La segunda residencia
A propósito de los acontecimientos del barrio barcelonés de Gràcia, la diputada de la CUP Eulàlia Reguant nos ha obsequiado con una nueva perla. Es del estilo de las copas menstruales o de la educación tribal de los hijos, pero ahora tiene que ver con la propiedad privada. La parlamentaria de la formación anticapitalista no quiere aceptar el derecho constitucional a poseer una segunda residencia y se anima a decir en una radio y en hora de máxima audiencia que el hecho de que esa posesión esté vacía mientras existe quien tiene dificultades de acceso a la vivienda son incompatibles. Que debe inaugurarse un debate…
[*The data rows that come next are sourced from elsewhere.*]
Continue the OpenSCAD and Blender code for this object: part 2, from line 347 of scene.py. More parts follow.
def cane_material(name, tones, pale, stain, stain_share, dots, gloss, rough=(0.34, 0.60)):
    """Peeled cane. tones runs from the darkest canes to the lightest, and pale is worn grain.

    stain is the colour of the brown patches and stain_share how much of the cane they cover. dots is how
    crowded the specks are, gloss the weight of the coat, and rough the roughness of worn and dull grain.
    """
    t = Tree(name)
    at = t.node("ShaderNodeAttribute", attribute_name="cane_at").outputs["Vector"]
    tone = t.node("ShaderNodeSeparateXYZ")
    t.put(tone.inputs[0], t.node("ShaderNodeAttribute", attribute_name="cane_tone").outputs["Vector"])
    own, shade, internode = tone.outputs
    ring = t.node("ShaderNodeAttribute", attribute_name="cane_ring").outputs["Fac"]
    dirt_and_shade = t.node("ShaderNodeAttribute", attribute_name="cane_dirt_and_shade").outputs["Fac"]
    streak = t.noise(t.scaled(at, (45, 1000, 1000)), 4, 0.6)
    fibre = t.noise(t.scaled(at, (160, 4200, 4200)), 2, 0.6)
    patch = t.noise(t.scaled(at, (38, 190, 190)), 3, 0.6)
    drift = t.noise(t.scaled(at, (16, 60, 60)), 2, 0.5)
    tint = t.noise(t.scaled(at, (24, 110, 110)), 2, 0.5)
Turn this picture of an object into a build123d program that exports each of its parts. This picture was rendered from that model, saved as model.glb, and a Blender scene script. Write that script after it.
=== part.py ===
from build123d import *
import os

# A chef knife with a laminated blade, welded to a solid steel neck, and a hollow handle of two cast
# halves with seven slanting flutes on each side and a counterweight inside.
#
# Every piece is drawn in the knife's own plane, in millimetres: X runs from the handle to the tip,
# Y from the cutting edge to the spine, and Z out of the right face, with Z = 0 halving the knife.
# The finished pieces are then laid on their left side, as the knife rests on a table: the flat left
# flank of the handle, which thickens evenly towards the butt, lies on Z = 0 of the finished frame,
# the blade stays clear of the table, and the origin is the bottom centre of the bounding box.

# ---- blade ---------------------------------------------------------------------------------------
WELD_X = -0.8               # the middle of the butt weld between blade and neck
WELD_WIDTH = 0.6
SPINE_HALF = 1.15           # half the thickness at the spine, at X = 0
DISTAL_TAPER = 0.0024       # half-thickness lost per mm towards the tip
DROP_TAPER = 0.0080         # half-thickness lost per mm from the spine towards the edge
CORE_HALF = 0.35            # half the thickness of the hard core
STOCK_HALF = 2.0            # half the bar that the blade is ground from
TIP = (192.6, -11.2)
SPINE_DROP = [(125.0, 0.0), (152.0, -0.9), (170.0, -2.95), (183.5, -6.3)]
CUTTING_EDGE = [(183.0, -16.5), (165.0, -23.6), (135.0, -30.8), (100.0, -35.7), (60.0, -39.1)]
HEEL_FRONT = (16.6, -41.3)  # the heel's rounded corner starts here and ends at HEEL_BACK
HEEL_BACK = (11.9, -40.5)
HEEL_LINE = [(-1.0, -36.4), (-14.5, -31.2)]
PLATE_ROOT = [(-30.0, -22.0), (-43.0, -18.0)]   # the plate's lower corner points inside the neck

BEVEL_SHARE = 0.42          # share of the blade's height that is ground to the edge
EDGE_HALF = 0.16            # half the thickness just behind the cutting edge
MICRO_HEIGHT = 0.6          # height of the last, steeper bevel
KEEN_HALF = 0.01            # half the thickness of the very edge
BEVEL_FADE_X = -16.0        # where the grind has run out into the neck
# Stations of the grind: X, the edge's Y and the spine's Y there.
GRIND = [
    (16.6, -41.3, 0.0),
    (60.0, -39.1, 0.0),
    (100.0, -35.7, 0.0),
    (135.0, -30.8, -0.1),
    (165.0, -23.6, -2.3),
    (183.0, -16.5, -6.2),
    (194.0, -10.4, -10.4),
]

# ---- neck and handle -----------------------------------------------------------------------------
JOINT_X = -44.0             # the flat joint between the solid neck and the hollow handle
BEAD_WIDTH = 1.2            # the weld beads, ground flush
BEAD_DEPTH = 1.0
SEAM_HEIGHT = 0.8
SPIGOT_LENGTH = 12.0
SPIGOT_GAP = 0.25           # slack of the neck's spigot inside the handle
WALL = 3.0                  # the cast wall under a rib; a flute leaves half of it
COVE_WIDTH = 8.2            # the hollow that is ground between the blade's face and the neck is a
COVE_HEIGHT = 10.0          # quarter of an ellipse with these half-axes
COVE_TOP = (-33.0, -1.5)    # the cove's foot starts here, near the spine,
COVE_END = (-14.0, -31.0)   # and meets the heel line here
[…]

Sólo nos faltaba escuchar algo así. Espero que esas clases medias que durante años luchan en el trabajo y en la vida para disponer de un espacio residencial en el que disfrutar de su ocio entiendan de una vez cuáles son los postulados de la CUP.
Deje usted su apartamento o casita desocupada y espere a que algún necesitado se adentre en ella. Pague con esfuerzo la comunidad de propietarios, los consumos y otros gastos capitalistas que siempre existirá quien esté en disposición de aprovecharlos mientras usted trabaja para hacer frente a su coste.
Lo de Reguant es tan sumamente estúpido que se comenta por sí mismo. El problema es que ella, o quienes defienden tesis análogas, lo hacen gracias a los votos y el dinero público del conjunto ciudadano que sí acepta el sistema. Lo más aberrante del asunto es que estas interpretaciones de la vida moderna son las que tienen la llave sobre los presupuestos públicos que sufrirán el resto de catalanes, incluso aquellos poseedores de una segunda residencia.
La CUP podía resultar muy útil a la sociedad catalana. Está claro que fueron los artífices de expulsar a un amortizado Artur Mas de la vida política del territorio, pero también que han generado debates que nos permiten retroceder décadas en el tiempo democrático. A la vista de lo que nos enseñan, apostaría un guisante a que jamás obtendrán el resultado electoral que sumaron en las últimas autonómicas o municipales. Fueron divertidos mientras golpeaban conciencias y baqueteaban el status quo de los ayuntamientos, pero ahora ya son otra cosa. Y lo que defienden no es que dé miedo, es que supone un regreso a las barricadas más profundas, al sálvese quien pueda. Lastimoso.